For a map, click here.

Please note that all areas, measurements and distances given in these particulars are approximate and rounded. The text, photographs and floor plans are for general guidance only. The Modern House has not tested any services, appliances or specific fittings — prospective purchasers are advised to inspect the property themselves. All fixtures, fittings and furniture not specifically itemised within these particulars are deemed removable by the vendor.


History

The house at Prestwood was built for Mr. Quilter, a local businessman who wanted a house for his large family. Designed in 1964, it was Peter Aldington’s first major commission, and allowed him to set up an independent practice with John Craig.

Aldington was much inspired by the Frank Lloyd Wright book The Natural House, and in an essay (Architecture and the Landscape Obligation) he writes:

“Experiments with breaking down the inside-outside barriers were made at the house in Prestwood. Here we defined two categories of space – those which required privacy… and those which could be more ‘open’ and less well-defined. The private spaces are enclosed… The more open spaces weave between and are loosely defined [by the enclosed spaces]… Sliding glass walls open on to a water garden, partly covered by the overhanging first floor, which acts as a transition between inside and outside, leading the eye from one to the other and inviting a journey…”

The house is a wonderful synthesis of the ideas of Lloyd Wright, the formalism of Scandinavian architects such as Alvar Aalto and the impeccable attention to detail and inventiveness of Aldington. Nikolaus Pevsner’s celebrated Buildings of England describes the house as: “an exciting combination of classic International Modern forms (flat roof, horizontal balconies, circular stair-tower, free plan) and tactile natural materials (timber, rough brick, slate)”.

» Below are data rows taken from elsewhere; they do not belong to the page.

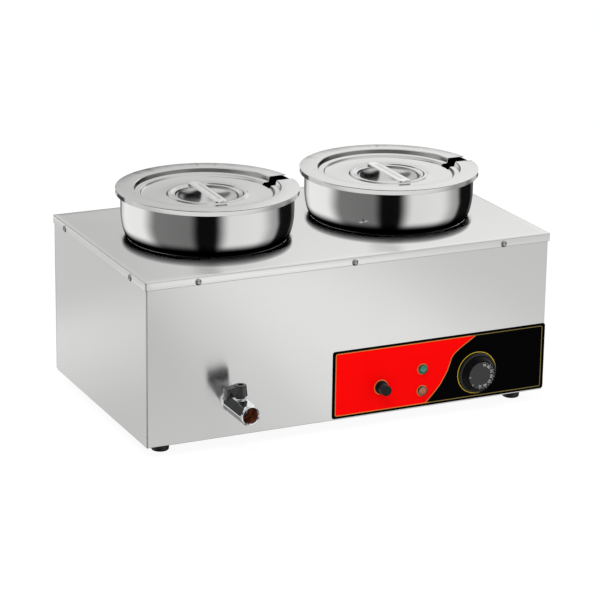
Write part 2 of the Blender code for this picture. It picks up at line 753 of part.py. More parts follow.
def make_heating_element(bench):
    start = TANK_FRONT - ELEMENT_TAIL
    front, back = TANK_FRONT + ELEMENT_SIDE_SPACE, TANK_BACK - ELEMENT_SIDE_SPACE
    side, inner = ELEMENT_RIGHT, ELEMENT_RIGHT - ELEMENT_TAIL_SPACING
    corners = [
        (side, start, ELEMENT_Z), (side, back, ELEMENT_Z), (-side, back, ELEMENT_Z),
        (-side, front, ELEMENT_Z), (inner, front, ELEMENT_Z), (inner, start, ELEMENT_Z),
    ]
    route = rounded_route(corners, ELEMENT_BEND, 5)
    tube_object(bench, "heating_element", route, ELEMENT_RADIUS, [1.0] * len(route), "dull steel")


def make_element_bushes(bench):
    bore = ELEMENT_RADIUS + SEAT
    inside = -SHEET - SEAT
    bush = [
        (bore, ELEMENT_BUSH_REACH), (ELEMENT_BUSH_RADIUS, ELEMENT_BUSH_REACH),
        (ELEMENT_BUSH_RADIUS, inside), (ELEMENT_BUSH_FLANGE, inside),
        (ELEMENT_BUSH_FLANGE, inside - ELEMENT_BUSH_FLANGE_THICKNESS),
        (bore, inside - ELEMENT_BUSH_FLANGE_THICKNESS),
    ]
    for label, at in zip(("inner", "right"), element_bush_places()):
        bench.ring(f"element_bush_{label}", bush, "brass", at, OUTWARD_FRONT)


def make_element_stand(bench):
    floor = TANK_FLOOR + SHEET + SEAT
    top = ELEMENT_Z - ELEMENT_RADIUS - SEAT - floor
    front = TANK_FRONT + ELEMENT_SIDE_SPACE - STAND_OVERHANG
    back = TANK_BACK - ELEMENT_SIDE_SPACE + STAND_OVERHANG
    path = [
        (front - STAND_FOOT, SHEET), (front, SHEET), (front, top), (back, top), (back, SHEET),
        (back + STAND_FOOT, SHEET),
    ]
    mesh = prism(sheet_outline(path, -SHEET), -STAND_WIDTH / 2, STAND_WIDTH / 2)
    upright = (QUARTER_TURN, 0.0, QUARTER_TURN)
    bench.add("element_stand", mesh, "dull steel", (STAND_INSET - TANK_WIDTH / 2, 0.0, floor), upright)


# Drain tap

def tap_place():
    return (TAP_X, FRONT_WALL, TAP_Z)


def make_drain_socket(bench):
    back = -(TANK_FRONT - FRONT_WALL) + SEAT
    front = -SHEET - SEAT
    bore, side = SOCKET_BORE_RADIUS, SOCKET_RADIUS
    outline = [(bore, front), (side, front), (side, back), (bore, back)]
    bench.ring("drain_socket", outline, "dull steel", tap_place(), OUTWARD_FRONT)


def make_tap_washer(bench):
    bore = NIPPLE_RADIUS + SEAT
    outline = [(bore, WASHER_FRONT), (WASHER_RADIUS, WASHER_FRONT), (WASHER_RADIUS, SEAT), (bore, SEAT)]
    bench.ring("tap_washer", outline, "white plastic", tap_place(), OUTWARD_FRONT)


def make_valve_end(bench):
    thread = VALVE_CHAMBER_RADIUS - SEAT
    end = COLLAR_FRONT + END_THREAD_LENGTH
    outline = [
        (DRAIN_BORE_RADIUS, end), (thread, end), (thread, COLLAR_FRONT),
        (COLLAR_RADIUS - COLLAR_EDGE, COLLAR_FRONT), (COLLAR_RADIUS, COLLAR_FRONT - COLLAR_EDGE),
        (COLLAR_RADIUS, COLLAR_BACK + COLLAR_EDGE), (COLLAR_RADIUS - COLLAR_EDGE, COLLAR_BACK),
        (NIPPLE_RADIUS, COLLAR_BACK), (NIPPLE_RADIUS, -NIPPLE_REACH), (DRAIN_BORE_RADIUS, -NIPPLE_REACH),
    ]
    bench.ring("valve_end", outline, "chrome", tap_place(), OUTWARD_FRONT)


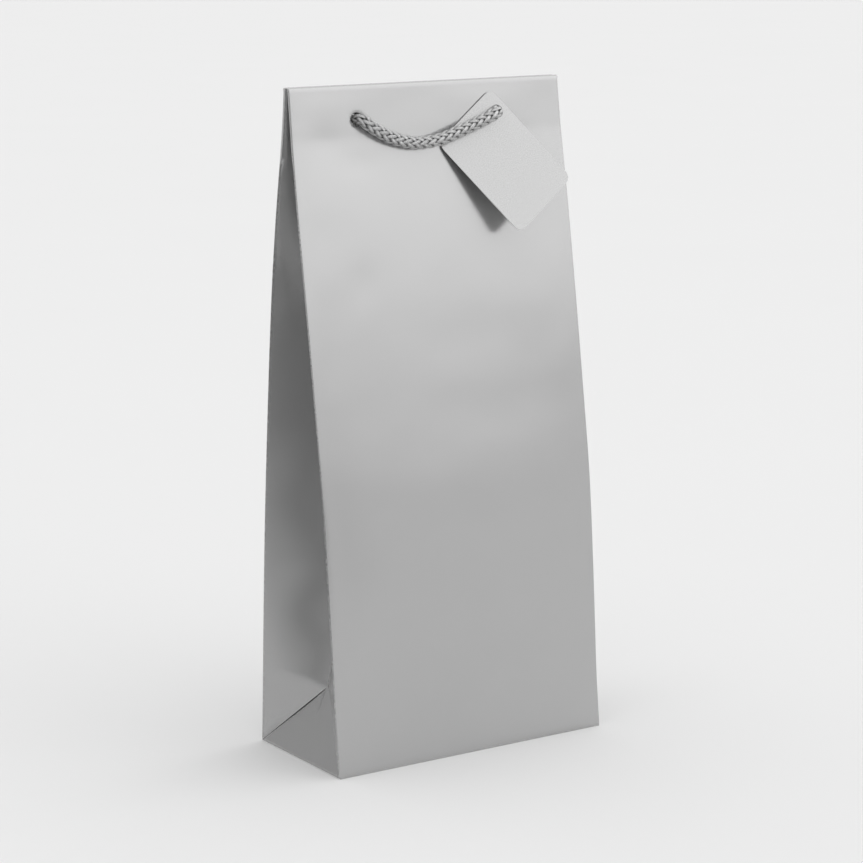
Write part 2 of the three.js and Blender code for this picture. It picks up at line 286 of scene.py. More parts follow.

The house was Grade II listed in 1999, with English Heritage saying that “the harmony of the timber frame, partitions and flooring is exceptional”. They also added that the glass pool extension, designed by Paul Collinge (a former colleague of Aldington) and added in 1992, “is so discreetly placed and sympathetically detailed that it does not detract from the listability of the house”. No other post-war architect has had as many houses listed as Peter Aldington, which is a mark of the quality and durability of his architecture.